*** WORKING DATA ***

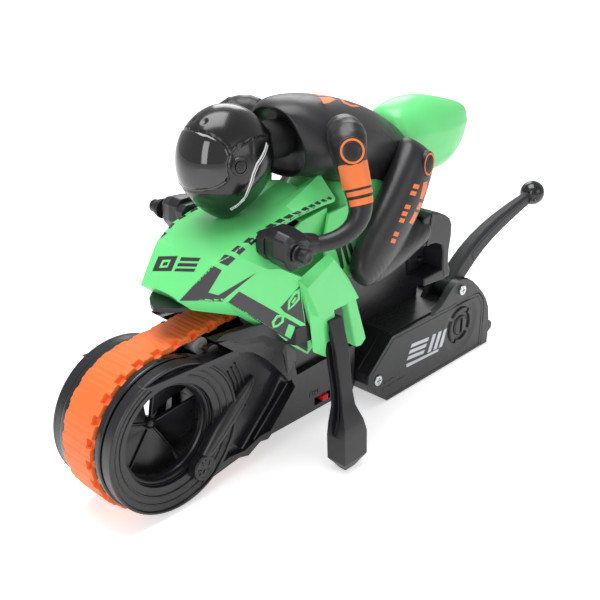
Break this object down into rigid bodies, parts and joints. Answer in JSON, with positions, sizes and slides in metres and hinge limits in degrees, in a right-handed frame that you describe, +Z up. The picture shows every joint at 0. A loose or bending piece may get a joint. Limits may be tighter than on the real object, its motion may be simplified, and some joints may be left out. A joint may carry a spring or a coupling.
{
  "type": "radio-controlled toy motorcycle",
  "caption": "Radio-controlled toy motorcycle with a belt-tracked hubless front wheel, crouched rider, side outriggers, steered rear wheel in a battery box and a ball-ended stunt lever.",
  "frame": {"origin": "on the ground, at the middle of the part's length and width", "axes": "+X forward, +Y to the rider's left, +Z up"},
  "size_m": [0.3362, 0.1208, 0.1769],
  "materials": {
    "belt_orange": "matte ribbed rubber",
    "frame_black": "satin moulded",
    "hoop_black": "semi-gloss",
    "panel_green": "satin painted moulding",
    "suit_black": "soft matt paint",
    "helmet_black": "high gloss",
    "visor_smoke": "high gloss tinted",
    "steel": "plated",
    "tyre_black": "matte rubber",
    "gear_white": "natural acetal",
    "switch_red": "satin",
    "board_green": "solder-masked board",
    "cell_wrap": "printed film sleeve",
    "contact_metal": "nickel plated",
    "motor_can": "drawn steel can",
    "lever_black": "fine textured"
  },
  "bodies": {
    "chassis": {"tread_belt": "belt_orange", "bearing_rings": "frame_black", "chassis_left": "frame_black", "chassis_right": "frame_black", "belly_pan": "frame_black", "idler_pin": "steel", "drive_motor": "motor_can", "motor_cradle": "frame_black", "roller_pin": "steel", "circuit_board": "board_green", "switch_case": "frame_black", "rear_box": "frame_black", "battery_cover": "frame_black", "battery_cells": "cell_wrap", "battery_contacts": "contact_metal", "case_screws": "steel", "lever_pivot_screw": "steel", "steering_motor": "motor_can", "outrigger_left": "frame_black", "outrigger_right": "frame_black", "handlebar": "frame_black", "bar_ends": "frame_black", "main_fairing": "panel_green", "nose_plate": "frame_black", "side_wing_left": "panel_green", "side_wing_right": "panel_green", "tank_cover": "panel_green", "body_bridge": "frame_black", "tail_cowl": "panel_green", "rider_torso": "suit_black", "helmet_shell": "helmet_black", "helmet_visor": "visor_smoke", "visor_pivots": "helmet_black", "rider_arm_left": "suit_black", "rider_arm_right": "suit_black", "rider_gloves": "frame_black", "rider_leg_left": "suit_black", "rider_leg_right": "suit_black", "rider_boots": "frame_black"},
    "front_wheel": {"front_drum": "frame_black", "rim_hoop_left": "hoop_black", "rim_hoop_right": "hoop_black", "turbine_web": "frame_black"},
    "drive_axle": {"drive_sprocket": "gear_white", "drive_shaft": "steel", "drive_gear": "gear_white"},
    "idler": {"idler_gear": "gear_white"},
    "motor_rotor": {"motor_pinion": "steel", "motor_shaft": "steel"},
    "roller": {"guide_roller": "gear_white"},
    "steering": {"steering_yoke": "gear_white", "rear_axle": "steel"},
    "rear_wheel": {"rear_rim": "frame_black", "rear_tyre": "tyre_black"},
    "steering_rotor": {"steering_pinion": "gear_white", "steering_motor_shaft": "steel"},
    "stunt_lever": {"stunt_lever": "lever_black", "lever_ball": "lever_black"},
    "power_switch": {"power_switch": "switch_red"}
  },
  "joints": [
    {"name": "front_wheel_spin", "type": "hinge", "parent": "chassis", "child": "front_wheel", "pos_m": [0.13065, 0, 0.0375], "axis": [0, 1, 0], "continuous": true},
    {"name": "drive_axle_spin", "type": "hinge", "parent": "chassis", "child": "drive_axle", "pos_m": [0.05265, 0, 0.0655], "axis": [0, 1, 0], "continuous": true},
    {"name": "idler_spin", "type": "hinge", "parent": "chassis", "child": "idler", "pos_m": [0.03464, 0.0126, 0.0551], "axis": [0, 1, 0], "continuous": true},
    {"name": "motor_spin", "type": "hinge", "parent": "chassis", "child": "motor_rotor", "pos_m": [0.02424, 0.0126, 0.0491], "axis": [0, 1, 0], "continuous": true},
    {"name": "roller_spin", "type": "hinge", "parent": "chassis", "child": "roller", "pos_m": [0.10565, 0, 0.0692], "axis": [0, 1, 0], "continuous": true},
    {"name": "steer", "type": "hinge", "parent": "chassis", "child": "steering", "pos_m": [-0.07585, 0, 0.0365], "axis": [0, 0, 1], "range_deg": [-12, 12]},
    {"name": "rear_wheel_spin", "type": "hinge", "parent": "steering", "child": "rear_wheel", "pos_m": [-0.07585, 0, 0.0174], "axis": [0, 1, 0], "continuous": true},
    {"name": "steering_motor_spin", "type": "hinge", "parent": "chassis", "child": "steering_rotor", "pos_m": [-0.06635, 0.01645, 0.0365], "axis": [0, 0, 1], "range_deg": [-45, 45]},
    {"name": "stunt_lever_pivot", "type": "hinge", "parent": "chassis", "child": "stunt_lever", "pos_m": [-0.07235, 0.018, 0.0461], "axis": [0, 1, 0], "range_deg": [-20, 35]},
    {"name": "power_switch_slide", "type": "slide", "parent": "chassis", "child": "power_switch", "axis": [1, 0, 0], "range_m": [0, 0.003]}
  ],
  "couplings": [
    {"joint": "drive_axle_spin", "follows": "front_wheel_spin", "ratio": 2.3057},
    {"joint": "idler_spin", "follows": "front_wheel_spin", "ratio": -3.6892},
    {"joint": "motor_spin", "follows": "front_wheel_spin", "ratio": 7.3783},
    {"joint": "roller_spin", "follows": "front_wheel_spin", "ratio": 6.8302},
    {"joint": "steering_motor_spin", "follows": "steer", "ratio": -3.75}
  ]
}
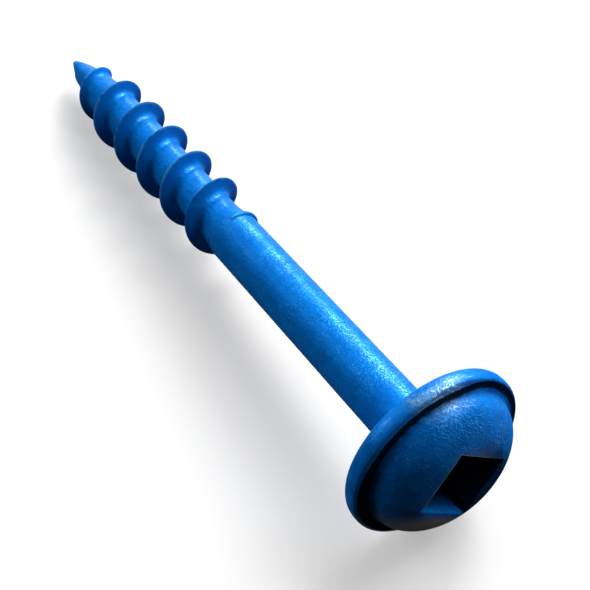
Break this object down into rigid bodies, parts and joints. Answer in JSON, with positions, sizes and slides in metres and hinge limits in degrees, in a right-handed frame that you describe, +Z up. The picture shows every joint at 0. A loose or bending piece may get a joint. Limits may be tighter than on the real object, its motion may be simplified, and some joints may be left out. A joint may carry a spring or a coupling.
{
  "type": "pocket hole screw",
  "caption": "Wood screw with a washer head, square recess, smooth shank, deep coarse thread and notched point, coated blue.",
  "frame": {"origin": "centre of the bearing face under the head, on the screw's axis", "axes": "The screw lies on its side as it comes to rest: the tip points towards -X and slopes down, +Z is up. Its long dimension lies along X."},
  "size_m": [0.0407, 0.0088, 0.0088],
  "materials": {
    "blue_coating": "satin blue coating over steel, lightly speckled, with worn edges"
  },
  "bodies": {
    "root": {"screw": "blue_coating"}
  },
  "joints": []
}
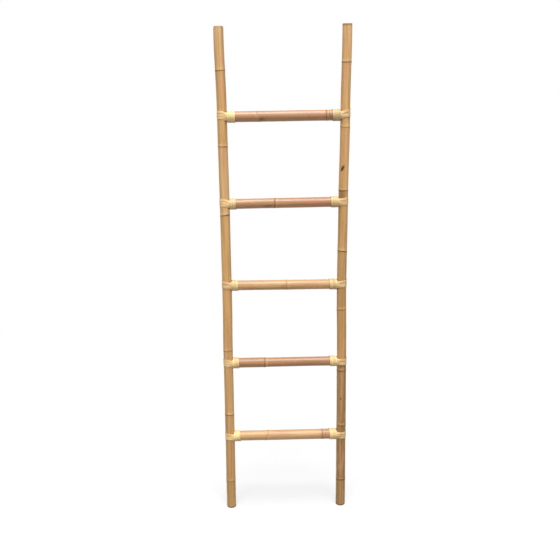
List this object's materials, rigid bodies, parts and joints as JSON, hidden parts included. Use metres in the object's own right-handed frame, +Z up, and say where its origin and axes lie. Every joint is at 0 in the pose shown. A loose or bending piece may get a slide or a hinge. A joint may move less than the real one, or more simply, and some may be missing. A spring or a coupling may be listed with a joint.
{
  "type": "blanket ladder",
  "caption": "Free-standing rattan leaning ladder for blankets and towels: two natural cane poles, cane rungs lashed on with split peel.",
  "frame": {"origin": "on the floor, midway between the two feet, on the poles' centre plane", "axes": "+Z up along the poles, +X from the left pole to the right one as seen from the front, front faces -Y"},
  "size_m": [0.4651, 0.0438, 1.8],
  "materials": {
    "pole_cane": "thick rattan cane, skin sanded thin and clear lacquered, golden tan, satin",
    "rung_cane": "thick rattan cane, pinker and browner than the poles, clear lacquered, gloss",
    "peel": "flat split rattan peel, pale straw, satin",
    "screw_steel": "zinc-plated",
    "brad_steel": "bright wire"
  },
  "bodies": {
    "root": {"left_pole": "pole_cane", "right_pole": "pole_cane", "rung_1": "rung_cane", "rung_2": "rung_cane", "rung_3": "rung_cane", "rung_4": "rung_cane", "rung_5": "rung_cane", "left_strap_1_lower": "peel", "left_strap_1_middle": "peel", "left_strap_1_upper": "peel", "right_strap_1_lower": "peel", "right_strap_1_middle": "peel", "right_strap_1_upper": "peel", "left_strap_2_lower": "peel", "left_strap_2_middle": "peel", "left_strap_2_upper": "peel", "right_strap_2_lower": "peel", "right_strap_2_middle": "peel", "right_strap_2_upper": "peel", "left_strap_3_lower": "peel", "left_strap_3_middle": "peel", "left_strap_3_upper": "peel", "right_strap_3_lower": "peel", "right_strap_3_middle": "peel", "right_strap_3_upper": "peel", "left_strap_4_lower": "peel", "left_strap_4_middle": "peel", "left_strap_4_upper": "peel", "right_strap_4_lower": "peel", "right_strap_4_middle": "peel", "right_strap_4_upper": "peel", "left_strap_5_lower": "peel", "left_strap_5_middle": "peel", "left_strap_5_upper": "peel", "right_strap_5_lower": "peel", "right_strap_5_middle": "peel", "right_strap_5_upper": "peel", "left_collar_1": "peel", "right_collar_1": "peel", "left_collar_2": "peel", "right_collar_2": "peel", "left_collar_3": "peel", "right_collar_3": "peel", "left_collar_4": "peel", "right_collar_4": "peel", "left_collar_5": "peel", "right_collar_5": "peel", "joint_screws": "screw_steel", "collar_brads": "brad_steel"}
  },
  "joints": []
}
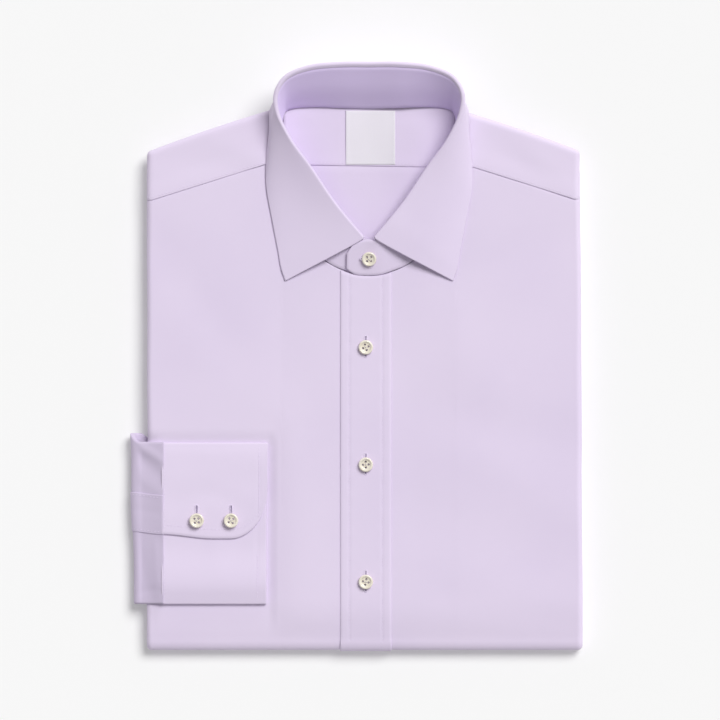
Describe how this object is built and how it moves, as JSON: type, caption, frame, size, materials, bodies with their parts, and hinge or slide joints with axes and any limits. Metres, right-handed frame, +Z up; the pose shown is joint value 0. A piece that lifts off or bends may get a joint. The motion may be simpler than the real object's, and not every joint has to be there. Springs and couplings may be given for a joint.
{
  "type": "folded long sleeve dress shirt",
  "caption": "Long sleeve dress shirt folded flat on its back, collar buttoned and standing, one cuff brought round onto the front.",
  "frame": {"origin": "on the flat underside, at the middle of the folded body", "axes": "+X to the right as seen from above, +Y towards the collar, +Z up from the surface it lies on"},
  "size_m": [0.3298, 0.4274, 0.0409],
  "materials": {
    "shirt_cloth": "smooth lilac cotton",
    "label_cloth": "woven off-white label",
    "button": "polished ivory"
  },
  "bodies": {
    "root": {"front_right": "shirt_cloth", "front_left": "shirt_cloth", "placket": "shirt_cloth", "yoke_right": "shirt_cloth", "yoke_left": "shirt_cloth", "yoke_lining": "shirt_cloth", "back": "shirt_cloth", "collar_stand": "shirt_cloth", "collar_leaf": "shirt_cloth", "sleeve_right": "shirt_cloth", "sleeve_placket": "shirt_cloth", "cuff_right": "shirt_cloth", "folded_layers": "shirt_cloth", "neck_label": "label_cloth", "cuff_button_1": "button", "cuff_button_2": "button", "front_button_1": "button", "front_button_2": "button", "front_button_3": "button", "collar_button": "button"}
  },
  "joints": []
}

***

> **WHAT TO PRODUCE**: Your task is to gather all lines from the entries above that hold the word "pose".

> **RESPONSE BELOW**:
List this object's materials, rigid bodies, parts and joints as JSON, hidden parts included. Use metres in the object's own right-handed frame, +Z up, and say where its origin and axes lie. Every joint is at 0 in the pose shown. A loose or bending piece may get a slide or a hinge. A joint may move less than the real one, or more simply, and some may be missing. A spring or a coupling may be listed with a joint.
Describe how this object is built and how it moves, as JSON: type, caption, frame, size, materials, bodies with their parts, and hinge or slide joints with axes and any limits. Metres, right-handed frame, +Z up; the pose shown is joint value 0. A piece that lifts off or bends may get a joint. The motion may be simpler than the real object's, and not every joint has to be there. Springs and couplings may be given for a joint.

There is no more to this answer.